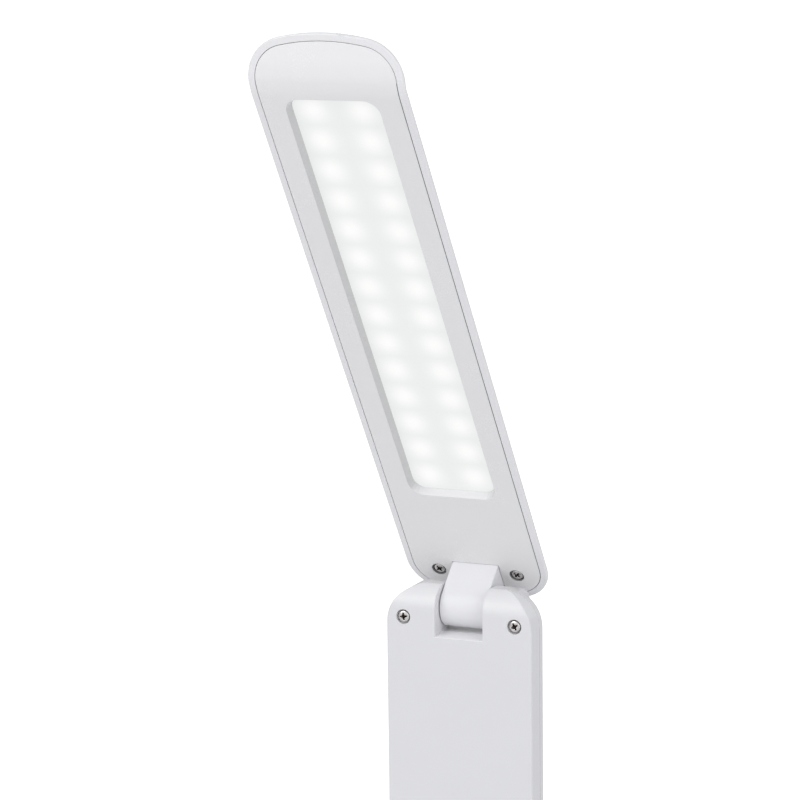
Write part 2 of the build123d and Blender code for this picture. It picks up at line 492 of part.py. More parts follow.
def make_hinge():
    """Friction pin on one side, hollow wire pivot on the other, on a bracket in the arm."""
    stack = EAR_X + EAR_T
    pin = rod_x(PIN_R, -PIN_END, -PIN_INNER_X)
    pivot = rod_x(PIVOT_R, PIVOT_INNER_X, PIVOT_END) - rod_x(PIVOT_BORE_R, 0, FAR)
    clip_x = stack + SIDE_GAP
    pivot -= rod_x(FAR, clip_x, clip_x + CLIP_T) - rod_x(PIVOT_R - CLIP_GROOVE, 0, FAR)
    clip = rod_x(CLIP_R, clip_x, clip_x + CLIP_T) - rod_x(PIVOT_R - CLIP_GROOVE, 0, FAR)
    clip -= block(0, FAR, -CLIP_MOUTH / 2, CLIP_MOUTH / 2, -FAR, 0)
    plate_half_w = ARM_W / 2 - ARM_WALL - PLATE_GAP
    tab_inner = ARM_SCREW_X - BOSS_R + SIDE_GAP
    throat = NOTCH_FLOOR_FRONT + ARM_WALL + NOTCH_GAP
    plate = block(-plate_half_w, plate_half_w, PLATE_Y, PARTING, -1, throat + PLATE_REACH)
    plate = fillet(plate.edges().filter_by(Axis.Y), PLATE_CORNER_R)
    plate -= block(-tab_inner, tab_inner, PLATE_Y, PARTING, -1, EAR_R + NOTCH_GAP)
    plate -= block(-EAR_X, EAR_X, PLATE_Y, PARTING, -1, throat)
    for x, z in arm_screw_sites():
        plate -= rod_y(SCREW_R + SCREW_FREE, PLATE_Y, PARTING, x, z)
    for side in (-1, 1):
        inner, outer = sorted((side * EAR_X, side * (EAR_X + EAR_T)))
        ear = rod_x(EAR_R, inner, outer) + block(inner, outer, PLATE_Y, 0, -EAR_R / 2, throat)
        bore = PIN_R if side < 0 else PIVOT_R
        plate += ear - rod_x(bore + RUNNING, inner, outer)
        plate -= rod_x(bore + RUNNING, inner, outer)
    washer = rod_x(WASHER_R, -stack - WASHER_T, -stack) - rod_x(PIN_R + RUNNING, -FAR, 0)
    discs = []
    x = stack + WASHER_T
    for index in range(DISC_COUNT):
        flip = index % 2 == 0
        seat = x if flip else x + DISC_RISE
        discs.append(disc_spring(seat, flip))
        x += DISC_STEP
    nut_x = x + RUNNING
    hexagon = RegularPolygon(NUT_AF / 2, 6, major_radius=False)
    nut = Pos(-nut_x - NUT_T, 0, 0) * Rot(0, 90, 0) * extrude(hexagon, amount=NUT_T) - rod_x(PIN_R, -FAR, 0)
    return {
        "friction_pin": pin, "hollow_pivot": pivot, "retaining_clip": clip, "hinge_bracket": plate,
        "friction_washer": washer, "disc_springs": discs, "lock_nut": nut,
    }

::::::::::

◆ DO THIS
Please return the data above exactly as given.

◆ CORRECT RESULT
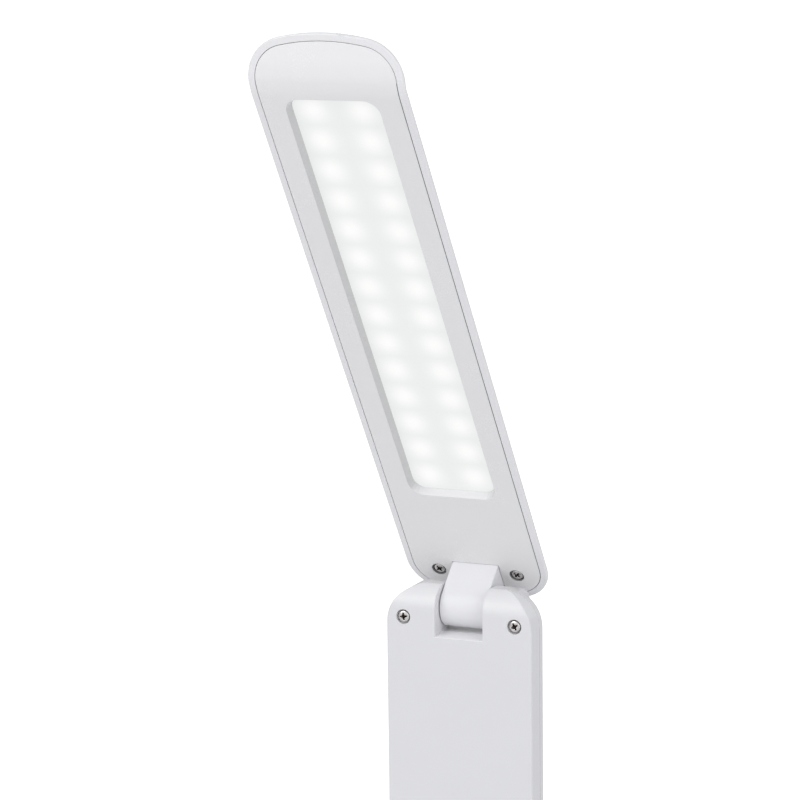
Write part 2 of the build123d and Blender code for this picture. It picks up at line 492 of part.py. More parts follow.
def make_hinge():
    """Friction pin on one side, hollow wire pivot on the other, on a bracket in the arm."""
    stack = EAR_X + EAR_T
    pin = rod_x(PIN_R, -PIN_END, -PIN_INNER_X)
    pivot = rod_x(PIVOT_R, PIVOT_INNER_X, PIVOT_END) - rod_x(PIVOT_BORE_R, 0, FAR)
    clip_x = stack + SIDE_GAP
    pivot -= rod_x(FAR, clip_x, clip_x + CLIP_T) - rod_x(PIVOT_R - CLIP_GROOVE, 0, FAR)
    clip = rod_x(CLIP_R, clip_x, clip_x + CLIP_T) - rod_x(PIVOT_R - CLIP_GROOVE, 0, FAR)
    clip -= block(0, FAR, -CLIP_MOUTH / 2, CLIP_MOUTH / 2, -FAR, 0)
    plate_half_w = ARM_W / 2 - ARM_WALL - PLATE_GAP
    tab_inner = ARM_SCREW_X - BOSS_R + SIDE_GAP
    throat = NOTCH_FLOOR_FRONT + ARM_WALL + NOTCH_GAP
    plate = block(-plate_half_w, plate_half_w, PLATE_Y, PARTING, -1, throat + PLATE_REACH)
    plate = fillet(plate.edges().filter_by(Axis.Y), PLATE_CORNER_R)
    plate -= block(-tab_inner, tab_inner, PLATE_Y, PARTING, -1, EAR_R + NOTCH_GAP)
    plate -= block(-EAR_X, EAR_X, PLATE_Y, PARTING, -1, throat)
    for x, z in arm_screw_sites():
        plate -= rod_y(SCREW_R + SCREW_FREE, PLATE_Y, PARTING, x, z)
    for side in (-1, 1):
        inner, outer = sorted((side * EAR_X, side * (EAR_X + EAR_T)))
        ear = rod_x(EAR_R, inner, outer) + block(inner, outer, PLATE_Y, 0, -EAR_R / 2, throat)
        bore = PIN_R if side < 0 else PIVOT_R
        plate += ear - rod_x(bore + RUNNING, inner, outer)
        plate -= rod_x(bore + RUNNING, inner, outer)
    washer = rod_x(WASHER_R, -stack - WASHER_T, -stack) - rod_x(PIN_R + RUNNING, -FAR, 0)
    discs = []
    x = stack + WASHER_T
    for index in range(DISC_COUNT):
        flip = index % 2 == 0
        seat = x if flip else x + DISC_RISE
        discs.append(disc_spring(seat, flip))
        x += DISC_STEP
    nut_x = x + RUNNING
    hexagon = RegularPolygon(NUT_AF / 2, 6, major_radius=False)
    nut = Pos(-nut_x - NUT_T, 0, 0) * Rot(0, 90, 0) * extrude(hexagon, amount=NUT_T) - rod_x(PIN_R, -FAR, 0)
    return {
        "friction_pin": pin, "hollow_pivot": pivot, "retaining_clip": clip, "hinge_bracket": plate,
        "friction_washer": washer, "disc_springs": discs, "lock_nut": nut,
    }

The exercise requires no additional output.